CAD and scene scripts:
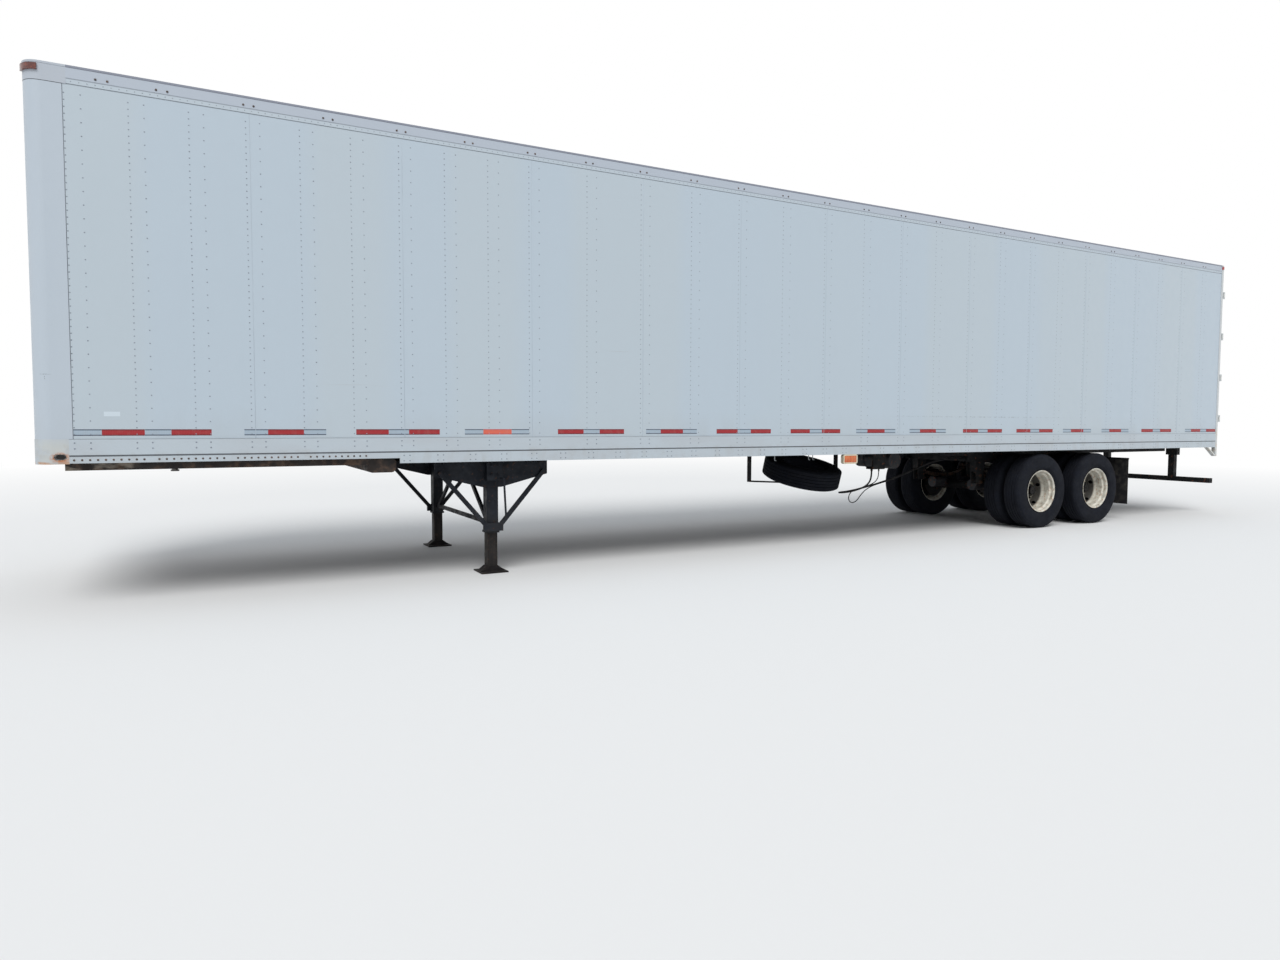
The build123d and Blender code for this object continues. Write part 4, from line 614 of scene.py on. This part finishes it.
def makeSeams():
    s = seamSheet
    y, low, high = -trailer["wallY"], trailer["railTop"], trailer["topRailBottom"]
    x = trailer["firstPostX"] + s["afterPost"] + s["pitch"]
    bead = softBlock("bead", (x, y - s["rise"], low), (x + s["width"], y + s["sunk"], high), edge=s["edge"])
    fitBoth("sheetSeams", [rowOf(bead, s["count"], (s["pitch"], 0, 0))], sealant)
    x, half = trailer["sideStartX"], s["cornerWidth"] / 2
    corner = softBlock("corner", (x - half, y - s["cornerRise"], low), (x + half, y + s["cornerSunk"], high),
                       edge=s["cornerEdge"])
    fitBoth("cornerSeam", [corner], seamShadow)


makeSeams()
print("wall rivets and seams done")

# rivets of the bottom and top rails
railRivetSheet = {
    "radius": 0.0065, "rise": 0.003, "upperRows": (1.262, 1.306), "lowerRows": (1.126, 1.174),
    "memberStart": -5.322, "memberPitch": 0.3048, "members": 43, "memberGap": 0.052, "stepRow": 4.0,
    "stepPitch": 0.0508, "stepRadius": 0.0036, "stepIn": 0.004, "stepStart": 0.03, "stepEnds": 0.05,
    "frontRow": 1.1745, "frontFirst": -7.811, "frontPitch": 0.0508, "frontBolts": 10, "frontGroups": 4,
    "frontRadius": 0.0085, "frontRise": 0.0048,
}


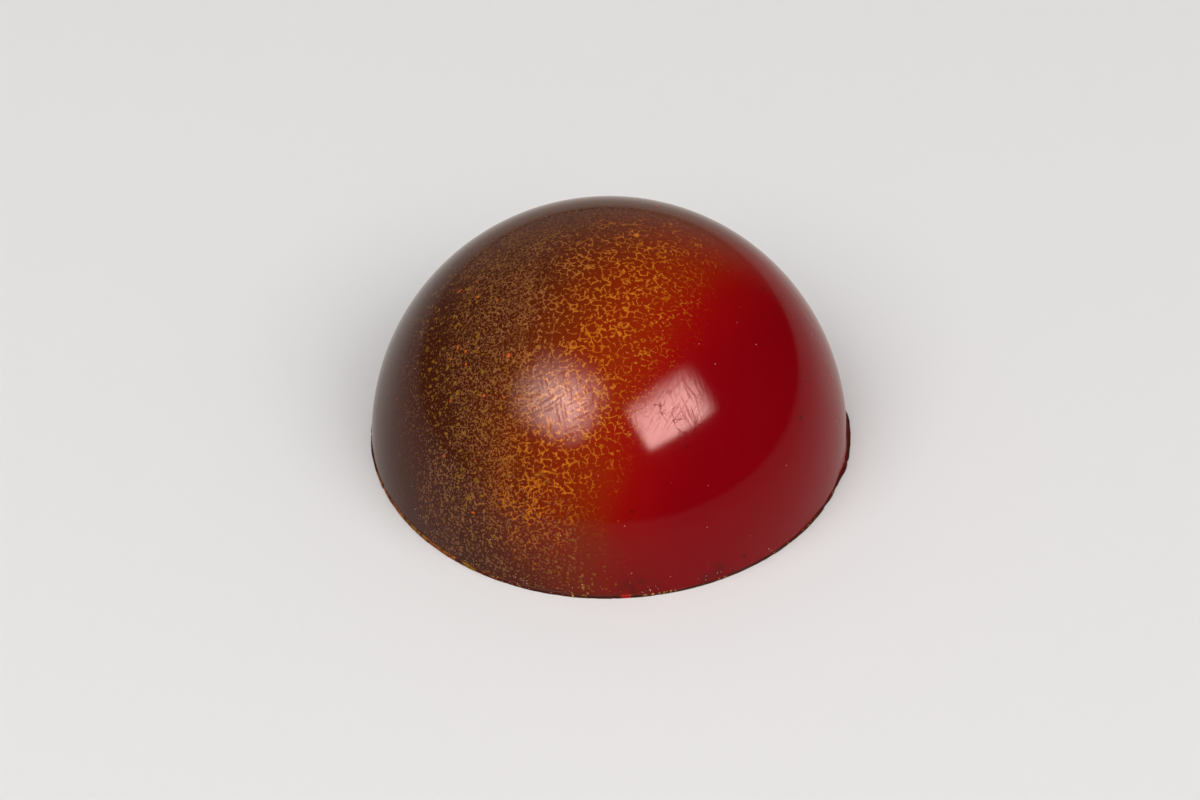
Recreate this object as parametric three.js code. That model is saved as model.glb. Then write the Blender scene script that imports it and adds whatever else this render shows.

■ **Task**: Repeat the records above exactly.

■ **Response to this exercise**:
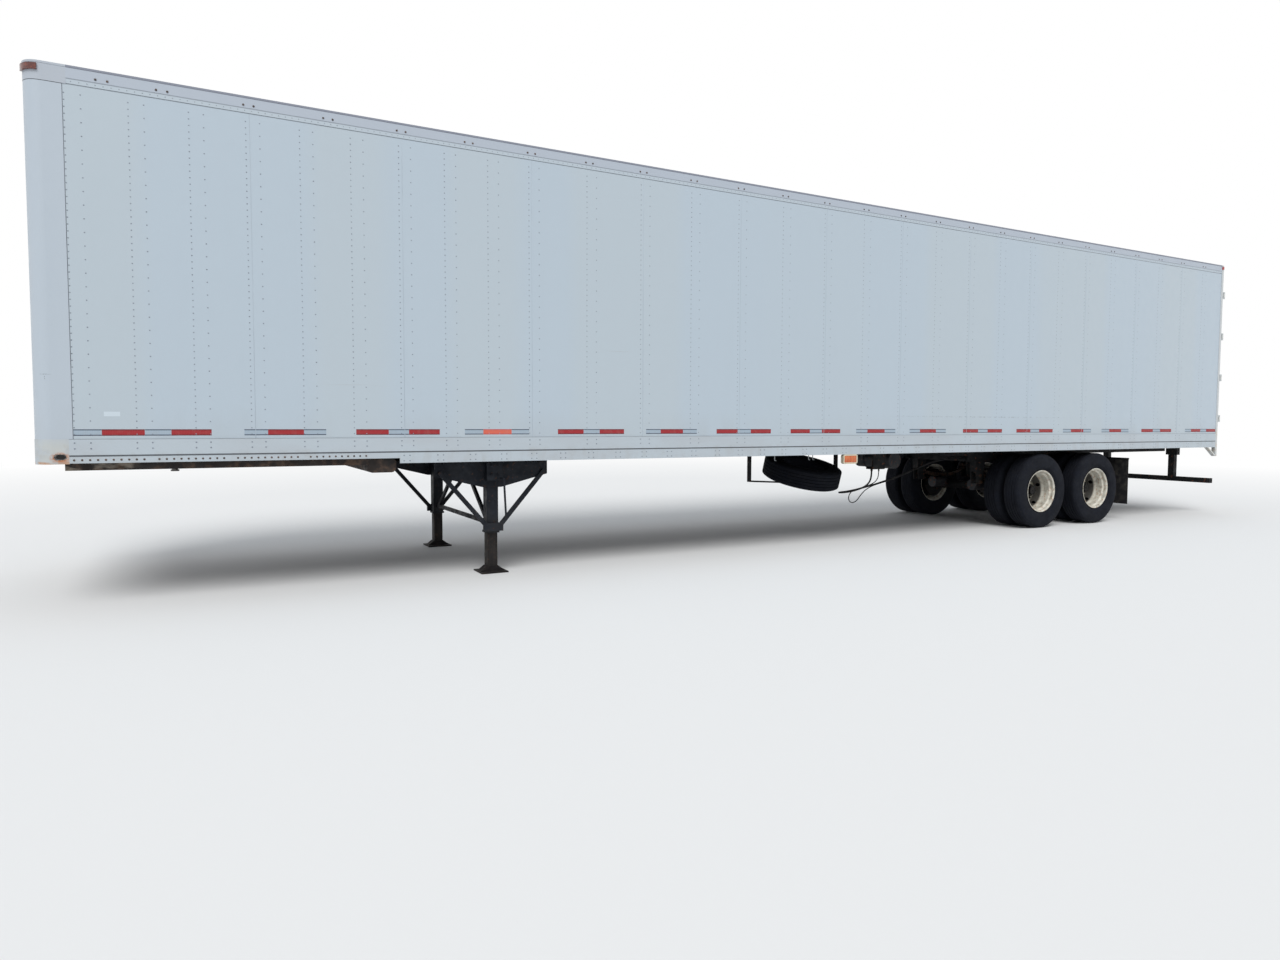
The build123d and Blender code for this object continues. Write part 4, from line 614 of scene.py on. This part finishes it.
def makeSeams():
    s = seamSheet
    y, low, high = -trailer["wallY"], trailer["railTop"], trailer["topRailBottom"]
    x = trailer["firstPostX"] + s["afterPost"] + s["pitch"]
    bead = softBlock("bead", (x, y - s["rise"], low), (x + s["width"], y + s["sunk"], high), edge=s["edge"])
    fitBoth("sheetSeams", [rowOf(bead, s["count"], (s["pitch"], 0, 0))], sealant)
    x, half = trailer["sideStartX"], s["cornerWidth"] / 2
    corner = softBlock("corner", (x - half, y - s["cornerRise"], low), (x + half, y + s["cornerSunk"], high),
                       edge=s["cornerEdge"])
    fitBoth("cornerSeam", [corner], seamShadow)


makeSeams()
print("wall rivets and seams done")

# rivets of the bottom and top rails
railRivetSheet = {
    "radius": 0.0065, "rise": 0.003, "upperRows": (1.262, 1.306), "lowerRows": (1.126, 1.174),
    "memberStart": -5.322, "memberPitch": 0.3048, "members": 43, "memberGap": 0.052, "stepRow": 4.0,
    "stepPitch": 0.0508, "stepRadius": 0.0036, "stepIn": 0.004, "stepStart": 0.03, "stepEnds": 0.05,
    "frontRow": 1.1745, "frontFirst": -7.811, "frontPitch": 0.0508, "frontBolts": 10, "frontGroups": 4,
    "frontRadius": 0.0085, "frontRise": 0.0048,
}


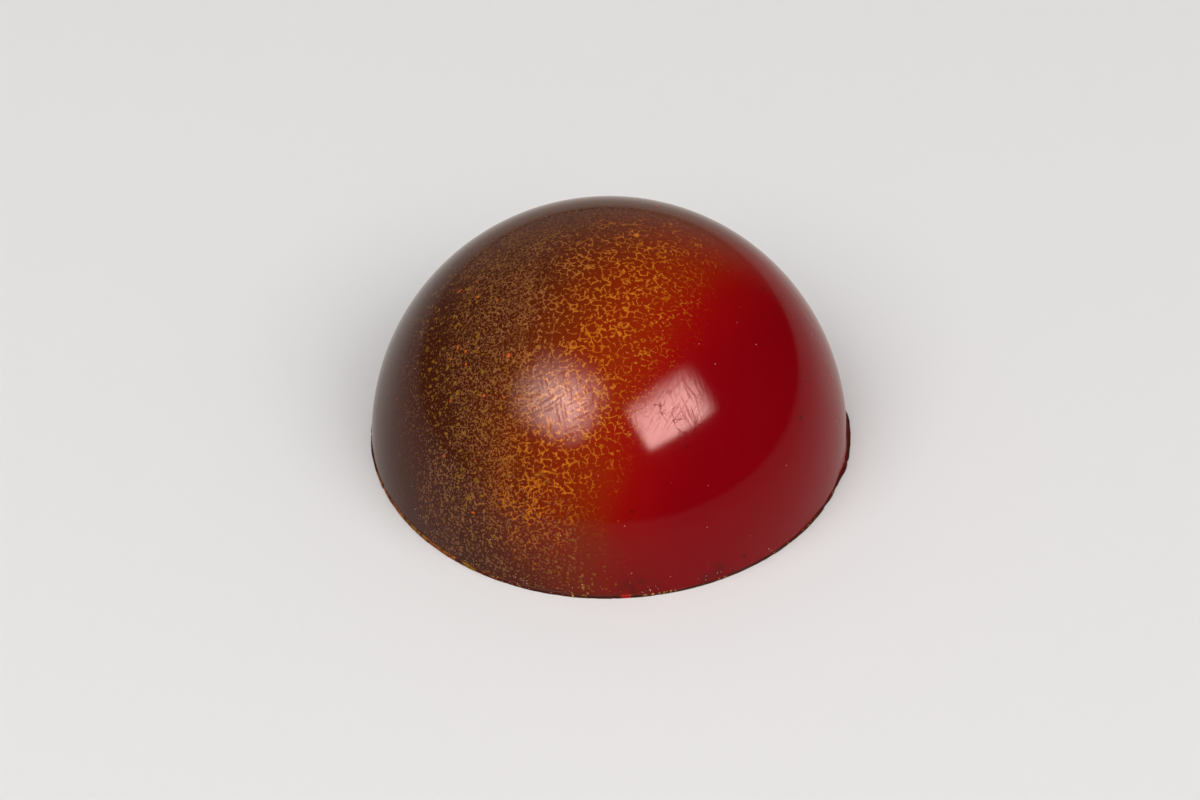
Recreate this object as parametric three.js code. That model is saved as model.glb. Then write the Blender scene script that imports it and adds whatever else this render shows.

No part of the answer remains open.